Yuri Borisov, who plays the strange young man, has been in almost every nominated film this year. In addition to performing in two Cannes winners – “Petrov’s Flu” and “Compartment No. 6. — he plays the leading role in “Captain Volkonogov Escaped,” which was selected for the main competition at the Venice Festival.
Directed by Natasha Merkulova and Alexei Chupov, this joint production with Estonia and France takes place in St. Petersburg at the end of the 1930s. Volkonogov, a captain of the National Security Service (NKVD) is suddenly declared a criminal, but he manages to run away before being arrested. The purpose of his escape is to complete an almost impossible mission: to find at least one of his victims and receive his forgiveness. Only then, he thinks, will he be able to go to heaven.
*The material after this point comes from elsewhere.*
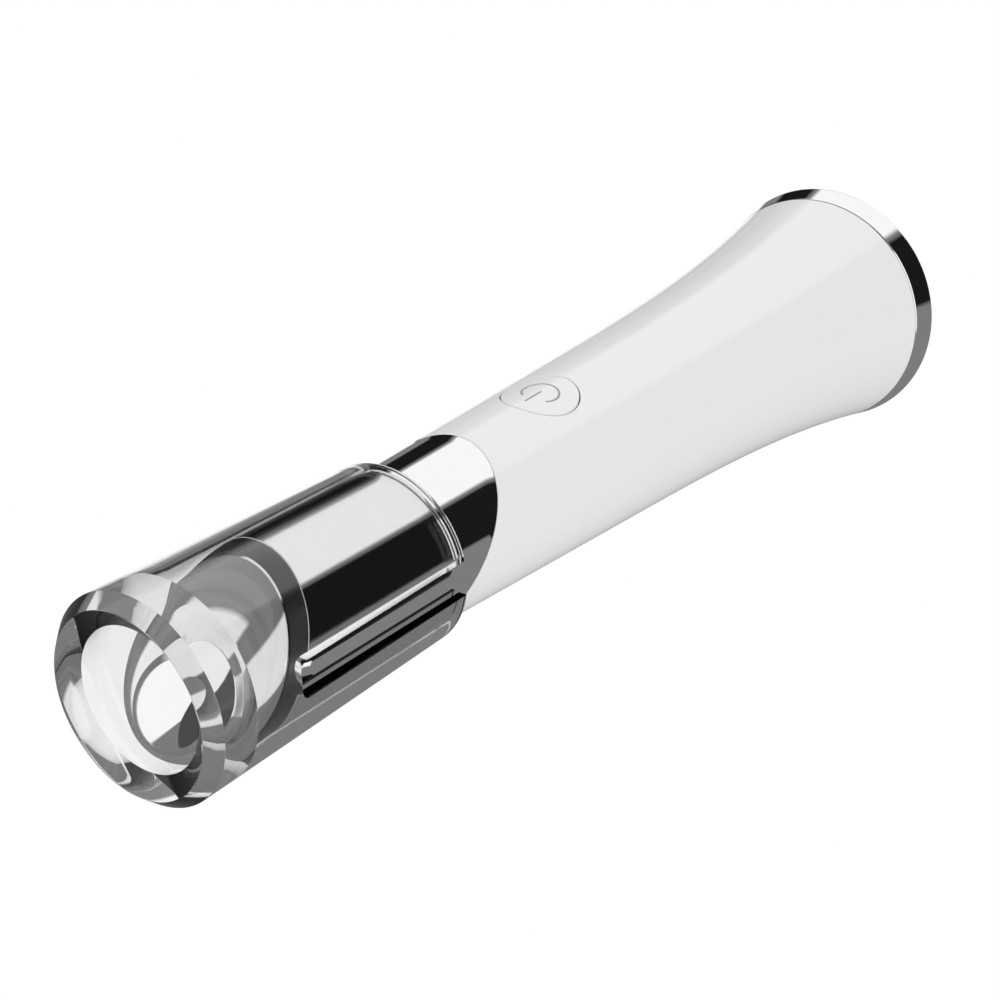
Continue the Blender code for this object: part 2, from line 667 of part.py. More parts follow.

The brilliant costumes were created by Nadezhda Vasileva, considered one of the best costume designers in Russian cinema today. Estonian Mart Taniel was cameraman and also participated in writing the script; the film was edited by François Gédigier. The experimental music group Shortparis from St. Petersburg contributed to the soundtrack, much noteworthy for the final chord of their parody version of “Polyushko Pole.”
At a press conference, the directors said that they were not interested in making a typical historic drama but wanted to try what they called “Retro Utopia.” They wanted to draw attention to the fact that torture is still practiced in various countries around the world, and said that if after seeing the film even one person resolved not to harm another, then the directors had achieved their goal.
The audience in Venice greeted the film with great enthusiasm. In the Russian-language press, Meduza.io noted that “even if most viewers are unlikely to seriously believe in an afterlife, by the end everyone desperately wants it to exist and wants everyone to get what they deserve…” Kommersant commented that “…denunciations, self-incrimination, betrayal by unreliable relatives, the very atmosphere of a hunt for foreign agents performing their functions – all this is still alive and, alas, indestructible.”
The English-speaking press was also quite positive. Deadline wrote, “This brutal dystopian horror thriller finds a glimpse of redemption, although the central topic remains the theme of many war films: the inhumanity of man towards man.” But Italian film critics were less favorable, and in the end the film did not win any awards.
It did, however, win the award for best feature film at the 30th Philadelphia International Film Festival held this past weekend.
Two other Russian films were shown in Venice: Nastia Korkia's documentary “GES-2”– a visual reflection of a project by the Renzo Piano Building Workshop to renovate a former power plant into a cultural center, and a film by Ekaterina Selenkina called “Detours” about a young drug dealer who sells his goods on the Internet and in the vast spaces of sleeping districts on the outskirts of Moscow.